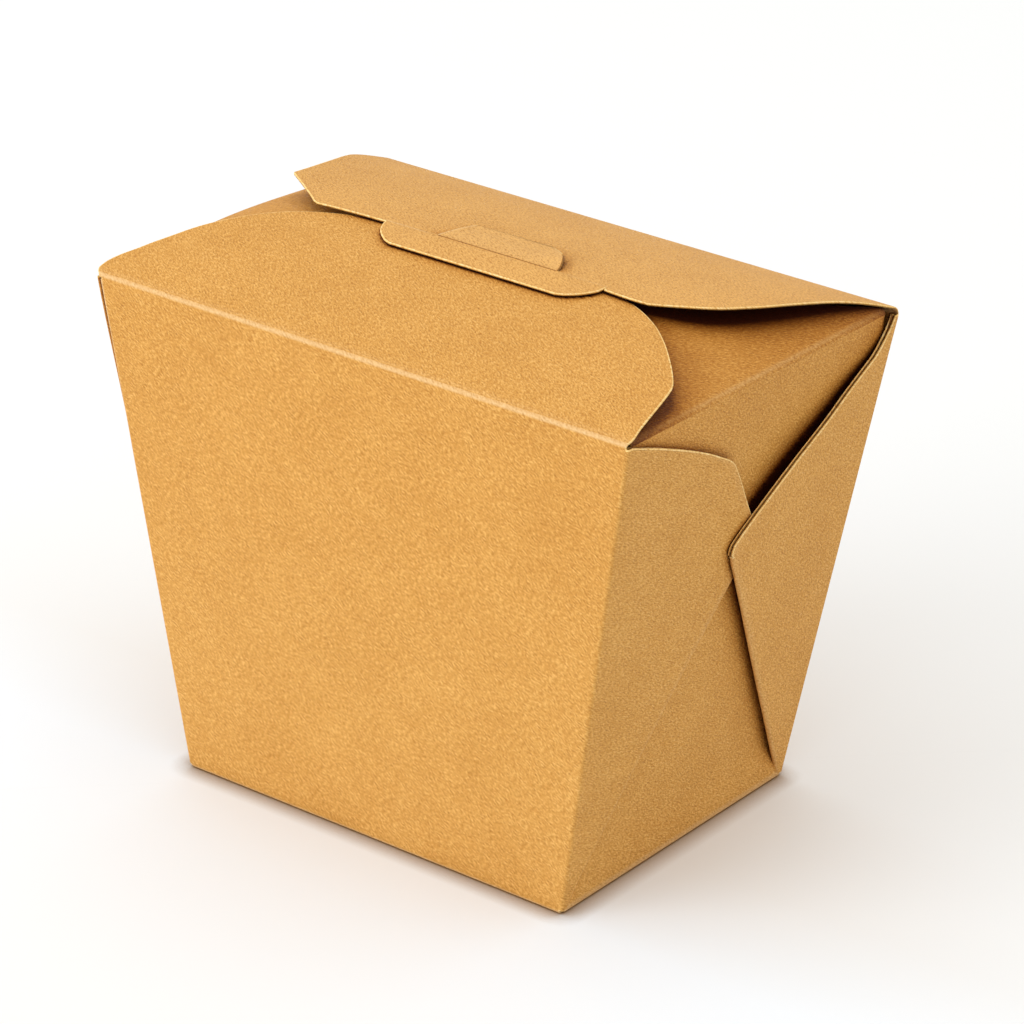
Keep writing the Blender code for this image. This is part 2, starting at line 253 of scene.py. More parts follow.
# ---------------------------------------------------------------- the wrap: lid flaps, long panels, base and webs
lid = {
    "frontRun": 41.0, "frontRise": 7.7, "frontBulge": 1.5,   # the front flap: length from its crease, rise, crown
    "backRun": 46.0, "backRise": 8.5, "backBulge": 1.9,      # the back flap
    # half outlines of the flaps: distance from the crease, x
    "frontLeft": [[(0.0, -60.5), (1.0, -61.5), (3.0, -61.8), (6.0, -60.9), (9.3, -59.2), (12.3, -57.9), (15.2, -56.5),
                   (19.4, -54.6), (22.0, -53.2), (25.3, -51.0), (28.9, -48.3), (32.3, -45.0), (35.1, -41.4),
                   (37.8, -36.4), (39.8, -30.8), (40.9, -25.7), (41.0, -24.0)]],
    "frontRight": [[(0.0, 59.7), (0.8, 59.9), (4.9, 59.3), (8.8, 58.7), (12.9, 58.0), (16.3, 57.3)],
                   [(16.3, 57.3), (17.6, 56.8), (19.2, 55.7), (24.9, 50.8), (29.7, 46.0), (34.2, 40.4),
                    (37.7, 34.1), (39.9, 28.0), (41.0, 24.0)]],
    "frontUp": 0.3, "backUp": -0.45,          # how far the front and back creases stand above the shoulder
    "backLeft": [[(0.0, -59.4), (2.5, -60.1), (4.7, -60.4), (8.4, -60.7), (12.0, -60.3), (15.5, -59.2), (21.5, -57.3),
                  (27.4, -55.9), (32.5, -55.1), (36.5, -54.8)],
                 [(36.5, -54.8), (41.3, -47.5), (44.9, -42.1), (45.8, -40.9), (46.15, -40.1)]],
    "backRight": [[(0.0, 59.9), (2.0, 59.6), (5.0, 58.6), (12.9, 57.0), (22.7, 55.0), (28.0, 53.5), (33.4, 51.5),
                   (36.5, 49.8), (40.0, 46.9), (43.0, 42.6), (44.6, 39.8), (45.5, 38.2), (46.15, 36.6)]],
    "lipLeft": [[(46.15, -24.4), (47.7, -23.95), (49.75, -22.85)],
                [(49.75, -22.85), (50.8, -21.9), (51.9, -20.6), (53.0, -18.9), (53.3, -18.0)]],
    "lipRight": [[(46.15, 26.2), (47.1, 26.2), (48.3, 26.0)],
                 [(48.3, 26.0), (49.8, 25.0), (51.1, 23.9), (52.4, 22.2), (53.0, 21.1), (53.3, 20.2)]],
    "lipHeight": [(-10.9, 7.90), (-6.0, 8.36), (-4.3, 8.48), (-3.0, 8.52)],   # y, height above the shoulder
    "lipEnd": -10.45,
    "lipLift": 0.36,                                                          # the tongue lifts the lip at the slit
    "freeLeft": [(-42.0, -4.6), (-39.3, -4.3), (-34.0, -3.75), (-29.3, -3.45), (-24.4, -3.3)],   # x, y of the free side
    "freeRight": [(26.2, -4.2), (33.0, -4.7), (38.0, -4.55)],
    "slit": (-12.6, 15.6), "slitRows": (-2.75, -3.30),                        # x of its ends, y of its sides
}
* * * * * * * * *
The lines above should be duplicated exactly.

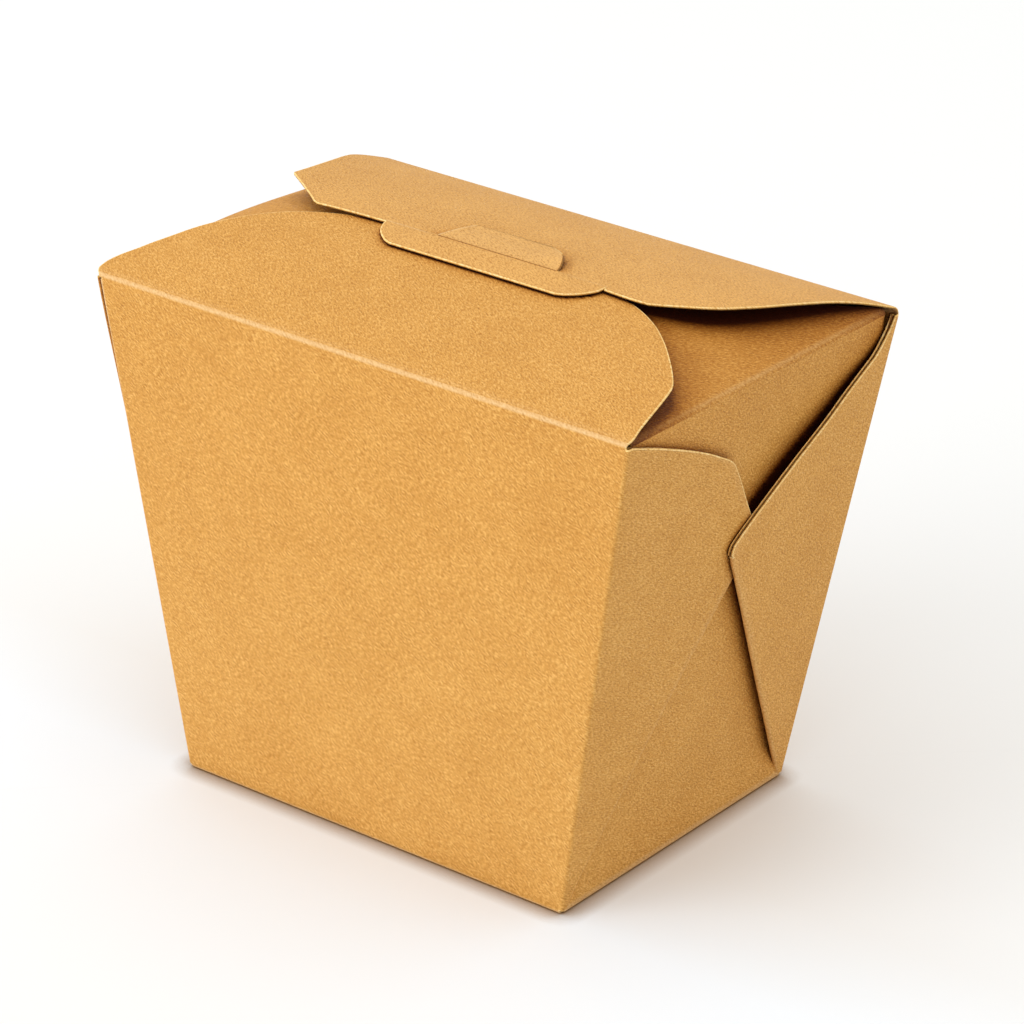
Keep writing the Blender code for this image. This is part 2, starting at line 253 of scene.py. More parts follow.
# ---------------------------------------------------------------- the wrap: lid flaps, long panels, base and webs
lid = {
    "frontRun": 41.0, "frontRise": 7.7, "frontBulge": 1.5,   # the front flap: length from its crease, rise, crown
    "backRun": 46.0, "backRise": 8.5, "backBulge": 1.9,      # the back flap
    # half outlines of the flaps: distance from the crease, x
    "frontLeft": [[(0.0, -60.5), (1.0, -61.5), (3.0, -61.8), (6.0, -60.9), (9.3, -59.2), (12.3, -57.9), (15.2, -56.5),
                   (19.4, -54.6), (22.0, -53.2), (25.3, -51.0), (28.9, -48.3), (32.3, -45.0), (35.1, -41.4),
                   (37.8, -36.4), (39.8, -30.8), (40.9, -25.7), (41.0, -24.0)]],
    "frontRight": [[(0.0, 59.7), (0.8, 59.9), (4.9, 59.3), (8.8, 58.7), (12.9, 58.0), (16.3, 57.3)],
                   [(16.3, 57.3), (17.6, 56.8), (19.2, 55.7), (24.9, 50.8), (29.7, 46.0), (34.2, 40.4),
                    (37.7, 34.1), (39.9, 28.0), (41.0, 24.0)]],
    "frontUp": 0.3, "backUp": -0.45,          # how far the front and back creases stand above the shoulder
    "backLeft": [[(0.0, -59.4), (2.5, -60.1), (4.7, -60.4), (8.4, -60.7), (12.0, -60.3), (15.5, -59.2), (21.5, -57.3),
                  (27.4, -55.9), (32.5, -55.1), (36.5, -54.8)],
                 [(36.5, -54.8), (41.3, -47.5), (44.9, -42.1), (45.8, -40.9), (46.15, -40.1)]],
    "backRight": [[(0.0, 59.9), (2.0, 59.6), (5.0, 58.6), (12.9, 57.0), (22.7, 55.0), (28.0, 53.5), (33.4, 51.5),
                   (36.5, 49.8), (40.0, 46.9), (43.0, 42.6), (44.6, 39.8), (45.5, 38.2), (46.15, 36.6)]],
    "lipLeft": [[(46.15, -24.4), (47.7, -23.95), (49.75, -22.85)],
                [(49.75, -22.85), (50.8, -21.9), (51.9, -20.6), (53.0, -18.9), (53.3, -18.0)]],
    "lipRight": [[(46.15, 26.2), (47.1, 26.2), (48.3, 26.0)],
                 [(48.3, 26.0), (49.8, 25.0), (51.1, 23.9), (52.4, 22.2), (53.0, 21.1), (53.3, 20.2)]],
    "lipHeight": [(-10.9, 7.90), (-6.0, 8.36), (-4.3, 8.48), (-3.0, 8.52)],   # y, height above the shoulder
    "lipEnd": -10.45,
    "lipLift": 0.36,                                                          # the tongue lifts the lip at the slit
    "freeLeft": [(-42.0, -4.6), (-39.3, -4.3), (-34.0, -3.75), (-29.3, -3.45), (-24.4, -3.3)],   # x, y of the free side
    "freeRight": [(26.2, -4.2), (33.0, -4.7), (38.0, -4.55)],
    "slit": (-12.6, 15.6), "slitRows": (-2.75, -3.30),                        # x of its ends, y of its sides
}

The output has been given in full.